Your task
Exactly the lines from the line with "0), math.radians(-90), parts)" to the line with "in imported if" should be extracted, both included, with no other lines.
──────── Data lines ────────
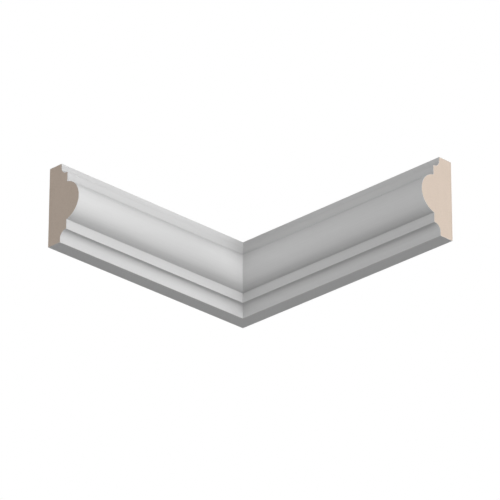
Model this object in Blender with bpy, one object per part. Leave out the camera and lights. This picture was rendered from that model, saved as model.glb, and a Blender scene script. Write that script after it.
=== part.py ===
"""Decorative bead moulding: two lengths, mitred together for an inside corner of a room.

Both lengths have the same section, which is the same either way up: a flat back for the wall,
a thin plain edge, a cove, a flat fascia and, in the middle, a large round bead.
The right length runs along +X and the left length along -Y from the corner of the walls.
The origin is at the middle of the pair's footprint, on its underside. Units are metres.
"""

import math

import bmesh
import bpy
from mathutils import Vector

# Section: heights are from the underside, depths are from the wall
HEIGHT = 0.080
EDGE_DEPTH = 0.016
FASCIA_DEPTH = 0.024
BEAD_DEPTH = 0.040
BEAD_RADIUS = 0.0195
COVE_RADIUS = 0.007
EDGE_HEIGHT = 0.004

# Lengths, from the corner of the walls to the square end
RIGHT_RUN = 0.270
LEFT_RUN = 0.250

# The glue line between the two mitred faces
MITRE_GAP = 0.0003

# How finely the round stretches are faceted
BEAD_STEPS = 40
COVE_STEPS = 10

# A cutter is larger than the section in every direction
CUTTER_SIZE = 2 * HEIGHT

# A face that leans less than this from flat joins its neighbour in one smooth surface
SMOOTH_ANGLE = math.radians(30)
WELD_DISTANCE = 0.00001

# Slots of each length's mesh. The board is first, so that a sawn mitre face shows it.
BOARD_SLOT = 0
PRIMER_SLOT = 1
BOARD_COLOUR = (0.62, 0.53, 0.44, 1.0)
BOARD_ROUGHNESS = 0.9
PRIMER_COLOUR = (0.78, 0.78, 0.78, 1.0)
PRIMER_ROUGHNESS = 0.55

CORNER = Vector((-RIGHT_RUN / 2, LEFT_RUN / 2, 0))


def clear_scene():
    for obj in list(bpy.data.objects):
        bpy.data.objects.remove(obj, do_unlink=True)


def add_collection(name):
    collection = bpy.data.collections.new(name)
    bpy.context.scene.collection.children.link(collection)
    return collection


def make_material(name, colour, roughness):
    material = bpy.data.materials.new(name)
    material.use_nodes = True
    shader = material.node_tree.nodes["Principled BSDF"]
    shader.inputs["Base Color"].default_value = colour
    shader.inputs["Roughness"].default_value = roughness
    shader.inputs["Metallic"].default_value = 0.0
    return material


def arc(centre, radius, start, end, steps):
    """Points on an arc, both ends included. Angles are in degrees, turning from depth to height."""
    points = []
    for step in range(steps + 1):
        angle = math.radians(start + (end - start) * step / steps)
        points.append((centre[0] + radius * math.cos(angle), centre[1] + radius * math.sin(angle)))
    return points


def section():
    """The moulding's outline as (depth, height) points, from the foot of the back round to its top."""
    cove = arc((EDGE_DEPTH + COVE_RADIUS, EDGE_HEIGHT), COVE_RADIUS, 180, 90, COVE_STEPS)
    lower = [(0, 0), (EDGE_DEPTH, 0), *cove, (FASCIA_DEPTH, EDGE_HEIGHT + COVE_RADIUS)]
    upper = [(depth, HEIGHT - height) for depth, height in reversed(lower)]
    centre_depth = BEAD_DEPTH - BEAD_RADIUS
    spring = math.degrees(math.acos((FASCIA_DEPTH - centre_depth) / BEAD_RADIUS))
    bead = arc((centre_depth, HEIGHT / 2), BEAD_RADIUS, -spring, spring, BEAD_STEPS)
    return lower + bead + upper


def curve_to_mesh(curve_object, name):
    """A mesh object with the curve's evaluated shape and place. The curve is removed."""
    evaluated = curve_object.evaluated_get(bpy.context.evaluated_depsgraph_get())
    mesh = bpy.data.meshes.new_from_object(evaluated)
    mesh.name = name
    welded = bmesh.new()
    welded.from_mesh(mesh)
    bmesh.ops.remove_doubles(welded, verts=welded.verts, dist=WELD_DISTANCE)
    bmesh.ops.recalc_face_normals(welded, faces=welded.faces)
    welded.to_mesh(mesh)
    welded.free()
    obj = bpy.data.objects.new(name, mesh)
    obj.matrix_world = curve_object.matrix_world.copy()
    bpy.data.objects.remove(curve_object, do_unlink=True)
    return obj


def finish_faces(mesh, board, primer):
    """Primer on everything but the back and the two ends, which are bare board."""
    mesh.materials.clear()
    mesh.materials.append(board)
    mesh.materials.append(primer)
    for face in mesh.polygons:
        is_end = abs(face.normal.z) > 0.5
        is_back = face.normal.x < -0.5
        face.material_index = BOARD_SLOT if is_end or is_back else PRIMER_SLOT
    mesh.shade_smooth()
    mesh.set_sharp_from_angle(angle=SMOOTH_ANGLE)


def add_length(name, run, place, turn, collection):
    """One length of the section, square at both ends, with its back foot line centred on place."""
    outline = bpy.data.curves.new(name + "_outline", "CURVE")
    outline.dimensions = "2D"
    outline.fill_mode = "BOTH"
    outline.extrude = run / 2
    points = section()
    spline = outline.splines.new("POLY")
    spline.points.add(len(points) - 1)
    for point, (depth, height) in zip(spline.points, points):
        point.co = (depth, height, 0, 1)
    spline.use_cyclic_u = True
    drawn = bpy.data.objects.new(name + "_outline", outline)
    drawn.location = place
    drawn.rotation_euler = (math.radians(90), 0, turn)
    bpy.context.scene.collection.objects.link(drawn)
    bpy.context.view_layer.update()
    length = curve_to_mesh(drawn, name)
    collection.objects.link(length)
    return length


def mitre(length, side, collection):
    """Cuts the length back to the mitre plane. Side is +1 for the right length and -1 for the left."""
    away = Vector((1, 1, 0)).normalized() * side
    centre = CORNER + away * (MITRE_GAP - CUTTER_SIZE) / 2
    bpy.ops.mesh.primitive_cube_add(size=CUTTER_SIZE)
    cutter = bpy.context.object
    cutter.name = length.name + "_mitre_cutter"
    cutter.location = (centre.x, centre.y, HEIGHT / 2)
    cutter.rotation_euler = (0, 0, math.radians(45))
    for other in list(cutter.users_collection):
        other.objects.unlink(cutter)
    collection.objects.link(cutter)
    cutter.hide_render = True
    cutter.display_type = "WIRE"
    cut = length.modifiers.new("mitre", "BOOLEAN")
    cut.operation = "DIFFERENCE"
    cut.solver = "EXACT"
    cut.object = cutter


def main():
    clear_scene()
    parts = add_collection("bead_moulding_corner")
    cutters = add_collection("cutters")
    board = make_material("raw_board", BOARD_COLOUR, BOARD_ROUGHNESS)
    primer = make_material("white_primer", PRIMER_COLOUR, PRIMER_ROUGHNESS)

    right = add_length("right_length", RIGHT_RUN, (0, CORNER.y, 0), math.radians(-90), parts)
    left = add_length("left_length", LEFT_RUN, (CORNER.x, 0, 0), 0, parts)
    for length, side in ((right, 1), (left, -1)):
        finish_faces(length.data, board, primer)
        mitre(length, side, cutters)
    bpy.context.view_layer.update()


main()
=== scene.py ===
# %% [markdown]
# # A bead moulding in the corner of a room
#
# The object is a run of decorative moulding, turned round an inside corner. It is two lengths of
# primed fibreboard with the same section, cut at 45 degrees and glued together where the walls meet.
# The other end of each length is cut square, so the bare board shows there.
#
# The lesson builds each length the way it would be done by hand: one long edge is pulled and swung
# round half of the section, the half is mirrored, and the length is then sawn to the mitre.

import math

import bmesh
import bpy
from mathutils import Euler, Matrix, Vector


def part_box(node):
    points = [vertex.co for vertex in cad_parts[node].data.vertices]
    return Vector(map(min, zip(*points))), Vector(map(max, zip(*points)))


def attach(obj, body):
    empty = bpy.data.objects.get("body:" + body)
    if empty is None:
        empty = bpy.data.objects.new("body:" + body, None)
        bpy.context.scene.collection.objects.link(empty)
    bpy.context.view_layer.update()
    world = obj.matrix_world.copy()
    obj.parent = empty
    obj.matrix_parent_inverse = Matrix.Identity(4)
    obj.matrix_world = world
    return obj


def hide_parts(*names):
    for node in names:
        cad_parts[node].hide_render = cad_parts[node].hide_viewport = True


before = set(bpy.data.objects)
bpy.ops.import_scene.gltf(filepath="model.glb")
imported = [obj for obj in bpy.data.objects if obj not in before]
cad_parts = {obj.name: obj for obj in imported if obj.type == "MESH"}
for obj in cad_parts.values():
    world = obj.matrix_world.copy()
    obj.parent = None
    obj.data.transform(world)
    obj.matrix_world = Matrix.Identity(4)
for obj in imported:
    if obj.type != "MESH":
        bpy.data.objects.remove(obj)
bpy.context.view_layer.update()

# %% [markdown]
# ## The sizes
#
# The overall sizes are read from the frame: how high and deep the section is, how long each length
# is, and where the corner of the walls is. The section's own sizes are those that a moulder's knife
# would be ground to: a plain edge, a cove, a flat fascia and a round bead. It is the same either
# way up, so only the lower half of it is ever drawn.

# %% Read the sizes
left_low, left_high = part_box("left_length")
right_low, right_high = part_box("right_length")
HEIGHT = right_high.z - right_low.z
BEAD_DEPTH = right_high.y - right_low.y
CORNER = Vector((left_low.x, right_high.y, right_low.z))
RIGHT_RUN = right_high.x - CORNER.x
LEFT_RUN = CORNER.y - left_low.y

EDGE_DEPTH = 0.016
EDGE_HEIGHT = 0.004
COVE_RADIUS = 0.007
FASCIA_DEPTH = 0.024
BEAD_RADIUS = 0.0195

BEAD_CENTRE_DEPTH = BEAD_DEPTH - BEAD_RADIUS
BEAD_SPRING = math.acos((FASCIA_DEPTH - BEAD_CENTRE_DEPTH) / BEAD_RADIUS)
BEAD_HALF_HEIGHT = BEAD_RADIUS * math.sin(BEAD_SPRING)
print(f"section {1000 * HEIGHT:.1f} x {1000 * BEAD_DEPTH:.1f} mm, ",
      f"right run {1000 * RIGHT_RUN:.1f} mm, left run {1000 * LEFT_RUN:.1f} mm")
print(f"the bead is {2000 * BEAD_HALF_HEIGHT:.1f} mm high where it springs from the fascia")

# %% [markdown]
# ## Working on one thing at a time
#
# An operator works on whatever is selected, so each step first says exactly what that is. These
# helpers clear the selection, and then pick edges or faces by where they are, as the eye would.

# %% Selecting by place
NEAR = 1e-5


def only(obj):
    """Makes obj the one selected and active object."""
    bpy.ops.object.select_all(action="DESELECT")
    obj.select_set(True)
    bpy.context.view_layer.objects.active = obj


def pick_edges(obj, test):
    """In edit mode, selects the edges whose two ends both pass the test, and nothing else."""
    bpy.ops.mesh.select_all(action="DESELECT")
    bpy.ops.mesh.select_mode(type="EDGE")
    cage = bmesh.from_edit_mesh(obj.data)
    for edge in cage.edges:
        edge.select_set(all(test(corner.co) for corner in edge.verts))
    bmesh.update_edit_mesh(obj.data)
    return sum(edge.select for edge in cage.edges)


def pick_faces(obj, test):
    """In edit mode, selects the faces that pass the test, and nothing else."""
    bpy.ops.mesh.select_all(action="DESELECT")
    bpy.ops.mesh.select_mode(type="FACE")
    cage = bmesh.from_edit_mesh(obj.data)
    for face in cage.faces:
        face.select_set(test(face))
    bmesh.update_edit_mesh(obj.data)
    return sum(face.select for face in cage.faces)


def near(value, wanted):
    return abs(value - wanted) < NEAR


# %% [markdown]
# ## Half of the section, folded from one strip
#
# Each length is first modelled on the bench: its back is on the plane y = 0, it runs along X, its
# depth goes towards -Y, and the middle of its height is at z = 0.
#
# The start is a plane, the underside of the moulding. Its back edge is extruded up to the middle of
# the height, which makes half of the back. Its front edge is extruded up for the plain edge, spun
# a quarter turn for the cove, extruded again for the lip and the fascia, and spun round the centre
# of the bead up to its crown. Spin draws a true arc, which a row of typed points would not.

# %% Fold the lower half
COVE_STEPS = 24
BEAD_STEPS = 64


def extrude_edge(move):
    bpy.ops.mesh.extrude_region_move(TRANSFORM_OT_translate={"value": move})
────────
Result of this task
    right = add_length("right_length", RIGHT_RUN, (0, CORNER.y, 0), math.radians(-90), parts)
    left = add_length("left_length", LEFT_RUN, (CORNER.x, 0, 0), 0, parts)
    for length, side in ((right, 1), (left, -1)):
        finish_faces(length.data, board, primer)
        mitre(length, side, cutters)
    bpy.context.view_layer.update()


main()
=== scene.py ===
# %% [markdown]
# # A bead moulding in the corner of a room
#
# The object is a run of decorative moulding, turned round an inside corner. It is two lengths of
# primed fibreboard with the same section, cut at 45 degrees and glued together where the walls meet.
# The other end of each length is cut square, so the bare board shows there.
#
# The lesson builds each length the way it would be done by hand: one long edge is pulled and swung
# round half of the section, the half is mirrored, and the length is then sawn to the mitre.

import math

import bmesh
import bpy
from mathutils import Euler, Matrix, Vector


def part_box(node):
    points = [vertex.co for vertex in cad_parts[node].data.vertices]
    return Vector(map(min, zip(*points))), Vector(map(max, zip(*points)))


def attach(obj, body):
    empty = bpy.data.objects.get("body:" + body)
    if empty is None:
        empty = bpy.data.objects.new("body:" + body, None)
        bpy.context.scene.collection.objects.link(empty)
    bpy.context.view_layer.update()
    world = obj.matrix_world.copy()
    obj.parent = empty
    obj.matrix_parent_inverse = Matrix.Identity(4)
    obj.matrix_world = world
    return obj


def hide_parts(*names):
    for node in names:
        cad_parts[node].hide_render = cad_parts[node].hide_viewport = True


before = set(bpy.data.objects)
bpy.ops.import_scene.gltf(filepath="model.glb")
imported = [obj for obj in bpy.data.objects if obj not in before]
cad_parts = {obj.name: obj for obj in imported if obj.type == "MESH"}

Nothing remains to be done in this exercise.